Will the Euro survive?

So what is the answer?  You can be sure that the European Central Bank, IMF, European government leaders and heads of banks will work very hard to transform and stabilize the situation in small, clear, well-anticipated steps.  The aim will be to reduce the debt burden of Greece by one means or another, and (likely I think) manage an orderly exit from the Euro.  This will be a huge cost and risk for EU nations, but the alternative, regular crisis bailouts with likelihood of little return, is also hideously expensive and also risky.

Will the Euro currency survive?  Almost certainly yes.  Will it have as many members as today?  Almost certainly no.  Could we have a two tier Euro – effectively splitting the currency into two kinds of Euro for two different kinds of nations?  Possibly, but each smaller group will continue to face most of the problems above from common exchange and interest rates.
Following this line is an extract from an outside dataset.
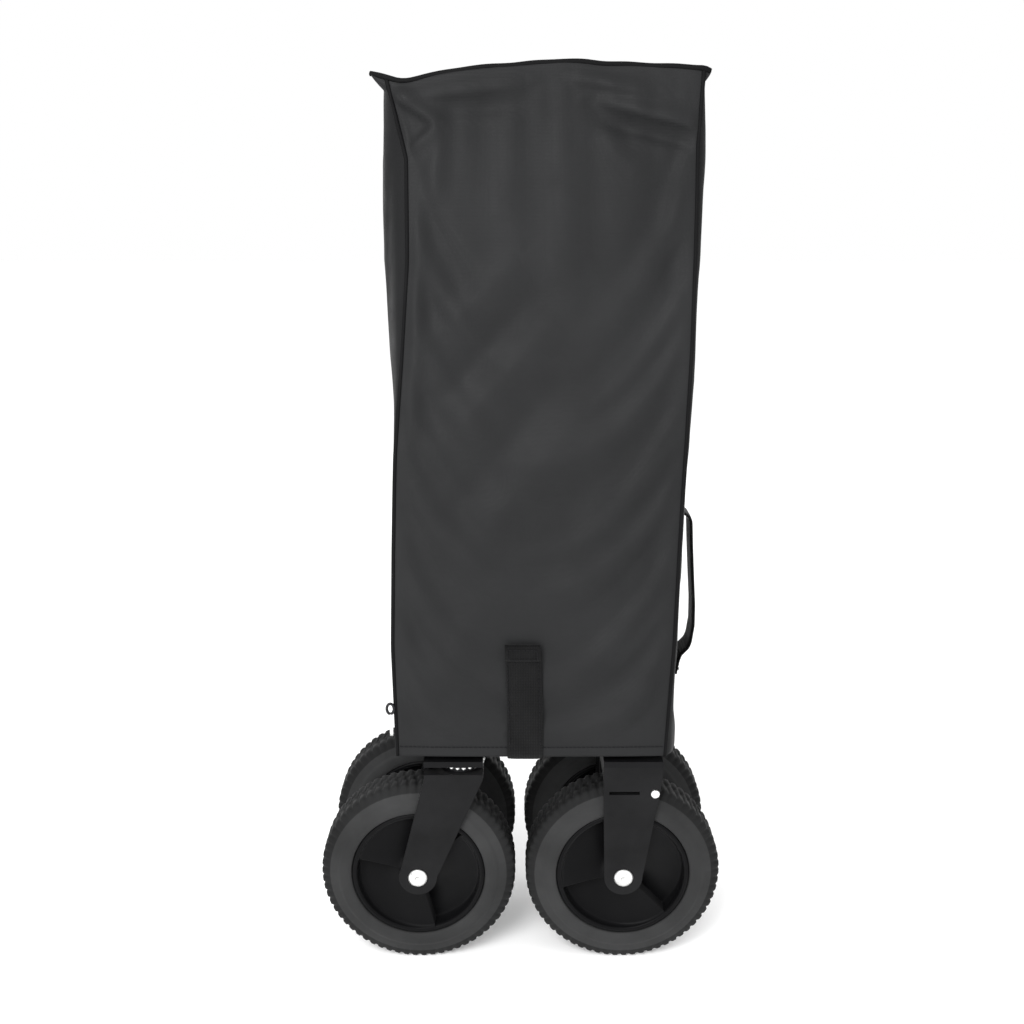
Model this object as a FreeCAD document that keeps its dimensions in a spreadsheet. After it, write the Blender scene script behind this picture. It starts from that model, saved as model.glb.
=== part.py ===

Would it make sense for a strong nation like Germany to leave the Euro?  Possibly. Germany is a dominant economy within the EU so interest rate policy has to be set with that in mind, and Germany, like France, is often as we have seen at a different stage in its boom and bust cycles than many smaller economies, with different requirements.  Taking Germany out of the picture could make alignment easier.

The German people are not impressed by the failure of the Greek government to manage its budget, collect taxes, deal with corruption, and keep the country stable. 

There will be a limit to which any democratically elected government in Germany can go in bailing out nations like Greece, without losing an election.  So we could see an ultimatum, if the situation deteriorates far enough, in Greece and other nations: “Either they go, or we go”.